Since then, council has endorsed a Katz plan to pursue funding for a light-rail network. But the city has made no plans to save or borrow money for future rapid-transit corridors.
The future of rapid transit will be determined by a $1.15-million transportation master plan that’s supposed to be presented to city council in the fall.
At an open house last week, where interim plans were presented to the public, the strategy called for five rapid-transit corridors: a completed southwest corridor, new lines along sections of Nairn Avenue, Main Street and Portage Avenue and a spur line from Polo Park to the Richardson International Airport.
The interim plan also included the first evidence of a potential southwest corridor realignment that’s been the subject of rumours at city hall for months: an L-shaped detour around Fort Garry’s Parker, Beaumont and Maybank neighbourhoods.
“SW Corridor alignment to be determined,” reads a note attached to the proposed route change.
Winnipeg’s mayor said he is aware of the idea but has not seen a formal plan. “That’s supposed to come forward with the transportation study,” Katz said Wednesday. “Unless something comes officially, there’s nothing for me to consider at this stage of the game, so I will wait to see what the transportation study recommends.”
Transportation engineers, however, recommend using transit corridors to stimulate new commercial or residential development, Katz added.
“They will tell you one of the criteria for deciding the priority route is where you can create extra development,” the mayor said.
The idea of moving the Southwest Rapid Transit Corridor away from Pembina Highway first emerged in 2009, when council approved a land swap with developer Andrew Marquess, who wants to build townhouses on unserviced, partly wooded land in the Parker neighbourhood. That plan, devised by then-property director Phil Sheegl — now Winnipeg’s chief administrator — proposed an eastern extension of Sterling Lyon Parkway as well as a rapid-transit corridor running along Parker Avenue.
The newest variation of this plan would see a bus or rail corridor wrap around the Parker neighbourhood and follow a north-south Manitoba Hydro right-of-way that extends south to Pembina Highway, just north of Bishop Grandin Boulevard.
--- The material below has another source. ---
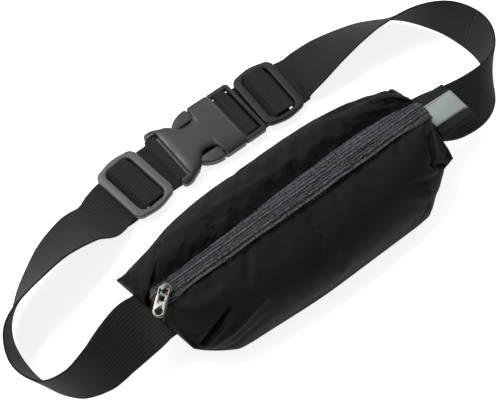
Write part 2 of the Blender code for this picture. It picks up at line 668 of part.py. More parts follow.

River Heights-Fort Garry Coun. John Orlikow, who represents the neighbourhoods along the proposed route, said he has been left in the dark by city officials about the route changes as well as the transportation master plan. Councillors Jenny Gerbasi (Fort Rouge-East Fort Garry) and former rapid-transit task force chairman Russ Wyatt (Transcona) also complained city officials refuse to brief them about what they call a secret transportation plan.
“EPC may have it already, but they’re not telling us. We’ll probably get it an hour-and-a-half before (reporters) get it,” Orlikow said. “That’s too bad. Traffic is one of the top issues in my ward, and to be screwed out of the process is quite concerning.”
Parker Avenue resident Cal Dueck, who opposes the proposed townhouses in the woods near his neighbourhood, questioned the motivation for the possible relocation of a bus or rail corridor from Pembina Highway.
“People are not going to walk over from Pembina,” he said, suggesting the city is more interested in generating revenue. “To me, it’s pretty obvious what they’re doing it for. If you’re not doing it close to Pembina, you’re not going to get the ridership.”